Sé que es ridículo plantearlo en estos términos, pero no pocas veces me he sorprendido a mí mismo pensando que, más allá del placer y de los provechos que uno deriva cotidianamente de su afición a la lectura, ésta constituye, además, una especie de inversión, de capital del que dispondrá cuando llegue a la vejez.
Entiéndanme bien: yo mismo me sonrío al escribirlo, pero cuando imagino la intemperie a la que muy probablemente me veré expuesto si alcanzo una edad provecta –y siempre contando (lo cual ya es mucho) que los dioses me conserven la vista y una mínima autonomía de movimientos–, entre las escasas consolaciones que atisbo se cuenta, en posición muy destacada, la de leer, la de seguir leyendo (¿hay algo más barato?); si es posible al sol, dado que tenemos la fortuna de vivir en un país al menos soleado (“¿Qué sería de este corral nublado? ¿Qué seríamos los españoles? Acaso más tristes y menos coléricos… Quizá un poco más tontos…”, dice Max Estrella en Luces de bohemia).
Leer, leer, ya anciano seguir leyendo cualquiera de los miles de libros siempre pendientes que uno aplaza una y otra vez por falta de tiempo.
Comprenderán, así, mi consternación cuando, conforme envejezco, constato –con escándalo primero, y enseguida con alarma– la tendencia creciente –entre mis mayores, pero también entre amistades y compañías de mi misma franja generacional, cuando no más jóvenes– a dejar atrás ya no digo el hábito sino el gusto mismo de la lectura.
¡Pero cómo! ¿Es posible que eso pueda ocurrir? ¿Que eso pueda ocurrirme? ¿Y entonces?
Recuerdo bien la decepción que sentí al leer, en un apunte muy tardío de Elias Canetti (un apunte del año 1993, tenía él 88 años), estas palabras:
“Llega una etapa, acaso la última, en la que leer no significa nada. Ya no se vincula con lo existente, se escurre, ya no sedimenta ni deja huellas. Quizá aún despierte deseos de leer otras cosas, pero son deseos muy vagos, que se desvanecen antes de articularse. ¿Cómo habría que valorar esa lectura, algo tan diferente de todo lo que antes se llamaba lectura? Quizá sea un ejercicio para olvidar las palabras, su revoloteo ante el silencio”.

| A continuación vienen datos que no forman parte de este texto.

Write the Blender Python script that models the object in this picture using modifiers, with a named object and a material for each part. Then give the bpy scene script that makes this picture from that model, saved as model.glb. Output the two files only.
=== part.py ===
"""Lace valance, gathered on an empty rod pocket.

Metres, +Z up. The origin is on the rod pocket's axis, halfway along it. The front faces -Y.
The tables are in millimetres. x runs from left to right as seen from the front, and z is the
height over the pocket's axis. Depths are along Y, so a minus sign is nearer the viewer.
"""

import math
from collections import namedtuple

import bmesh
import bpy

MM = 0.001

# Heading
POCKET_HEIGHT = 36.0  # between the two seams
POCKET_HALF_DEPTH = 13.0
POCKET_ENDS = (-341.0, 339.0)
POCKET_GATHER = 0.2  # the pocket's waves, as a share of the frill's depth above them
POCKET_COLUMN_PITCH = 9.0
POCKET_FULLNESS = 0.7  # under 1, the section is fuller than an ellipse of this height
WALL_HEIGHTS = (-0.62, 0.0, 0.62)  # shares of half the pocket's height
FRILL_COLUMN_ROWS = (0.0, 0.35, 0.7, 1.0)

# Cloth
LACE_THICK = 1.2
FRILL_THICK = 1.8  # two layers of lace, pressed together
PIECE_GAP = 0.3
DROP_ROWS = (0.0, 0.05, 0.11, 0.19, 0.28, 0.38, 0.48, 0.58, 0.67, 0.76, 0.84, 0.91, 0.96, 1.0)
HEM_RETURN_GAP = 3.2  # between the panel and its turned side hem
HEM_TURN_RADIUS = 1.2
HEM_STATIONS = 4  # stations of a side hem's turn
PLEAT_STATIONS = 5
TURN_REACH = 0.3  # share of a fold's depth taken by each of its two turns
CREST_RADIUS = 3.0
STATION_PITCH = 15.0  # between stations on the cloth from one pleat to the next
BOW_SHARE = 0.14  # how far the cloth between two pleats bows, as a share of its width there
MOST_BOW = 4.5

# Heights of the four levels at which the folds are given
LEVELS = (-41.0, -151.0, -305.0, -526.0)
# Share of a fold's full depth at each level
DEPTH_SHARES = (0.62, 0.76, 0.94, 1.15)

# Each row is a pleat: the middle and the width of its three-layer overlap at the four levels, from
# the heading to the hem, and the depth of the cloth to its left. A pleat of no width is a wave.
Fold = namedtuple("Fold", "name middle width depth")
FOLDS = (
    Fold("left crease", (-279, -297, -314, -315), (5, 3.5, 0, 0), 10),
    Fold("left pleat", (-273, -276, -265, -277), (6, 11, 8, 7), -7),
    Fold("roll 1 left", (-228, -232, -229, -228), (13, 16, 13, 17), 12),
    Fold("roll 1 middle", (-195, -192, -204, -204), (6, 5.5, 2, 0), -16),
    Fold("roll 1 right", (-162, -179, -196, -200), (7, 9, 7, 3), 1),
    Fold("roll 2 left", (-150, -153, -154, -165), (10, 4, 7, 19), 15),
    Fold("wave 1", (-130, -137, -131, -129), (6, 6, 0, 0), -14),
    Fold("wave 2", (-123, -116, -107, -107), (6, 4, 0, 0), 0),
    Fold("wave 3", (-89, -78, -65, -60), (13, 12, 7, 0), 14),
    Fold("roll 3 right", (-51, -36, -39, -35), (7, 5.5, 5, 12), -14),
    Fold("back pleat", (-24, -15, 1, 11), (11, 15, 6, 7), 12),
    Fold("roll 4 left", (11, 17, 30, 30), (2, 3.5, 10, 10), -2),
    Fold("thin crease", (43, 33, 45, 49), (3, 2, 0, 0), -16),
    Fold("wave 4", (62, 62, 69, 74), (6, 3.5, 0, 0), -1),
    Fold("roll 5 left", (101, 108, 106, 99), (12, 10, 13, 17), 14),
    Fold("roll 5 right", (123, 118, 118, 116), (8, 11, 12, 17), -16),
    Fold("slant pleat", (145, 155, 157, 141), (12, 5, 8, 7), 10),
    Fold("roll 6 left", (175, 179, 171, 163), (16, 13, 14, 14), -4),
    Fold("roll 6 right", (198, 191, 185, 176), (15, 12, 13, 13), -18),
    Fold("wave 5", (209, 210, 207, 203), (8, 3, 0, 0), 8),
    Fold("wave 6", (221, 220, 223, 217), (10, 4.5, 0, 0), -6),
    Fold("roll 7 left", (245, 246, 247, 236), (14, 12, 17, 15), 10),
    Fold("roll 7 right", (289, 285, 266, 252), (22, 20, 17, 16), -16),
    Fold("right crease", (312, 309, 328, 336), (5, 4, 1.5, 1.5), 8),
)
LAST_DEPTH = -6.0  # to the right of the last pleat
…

Apunte tanto más demoledor en cuanto proviene del más ávido de los lectores, del más apasionado. De un hombre, por si fuera poco, que jamás desistió de su combate personal contra la muerte, a la que regateó su autoridad y su victoria de un modo tan resuelto como incomprendido (“No considero del todo imposible que un hombre pueda vivir eternamente, pues menguar siempre no conlleva necesariamente la idea de cesar de existir”, escribía con humor su venerado Lichtenberg).
Canetti, contemplando su biblioteca abarrotada, se decía que seguir acumulando libros formaba parte de su rebeldía contra La muerte
¿De verdad llega una etapa en la que leer no significa nada? Como decía, uno va teniendo noticia de cada vez más casos en que parece ocurrir realmente así. No me refiero ahora a los casos justificados por una cuasi ceguera o por la decrepitud, por la enajenación mental, por una invencible tristeza o fatiga. Me refiero a personas todavía activas, con su inteligencia aún en marcha, capaces, despiertas. Hablo de escritoras, de profesores universitarios, de veteranos editores, también de lectoras expertas, “de raza”, como decimos a veces idiotamente. Personas en las que parece ocurrir, en efecto, que lo que leen “ya no se vincula con lo existente, se escurre, ya no sedimenta ni deja huellas”.
Será que la lectura, como la inteligencia misma, también es muscular. Que también para seguir leyendo, como para seguir viviendo dignamente, a pesar de todo, se precisa de una voluntad, de una disciplina, de una técnica capaz de mantener tensos esos vínculos con lo existente, con el caudal de la memoria, con los demás. Por fortuna, son aún numerosos –y alentadores– los casos en que se observa que esto es posible. Se sabe de personas que han muerto con un libro en las manos, por decirlo así.
El mismo Canetti, contemplando a los 70 años su propia biblioteca abarrotada, se decía que seguir acumulando libros formaba parte de su rebeldía contra la muerte. No sabiendo cuáles llegaría a leer, mientras pudiera elegir cuáles sí, seguiría teniendo en su mano, pensaba arrogantemente, el curso de la vida.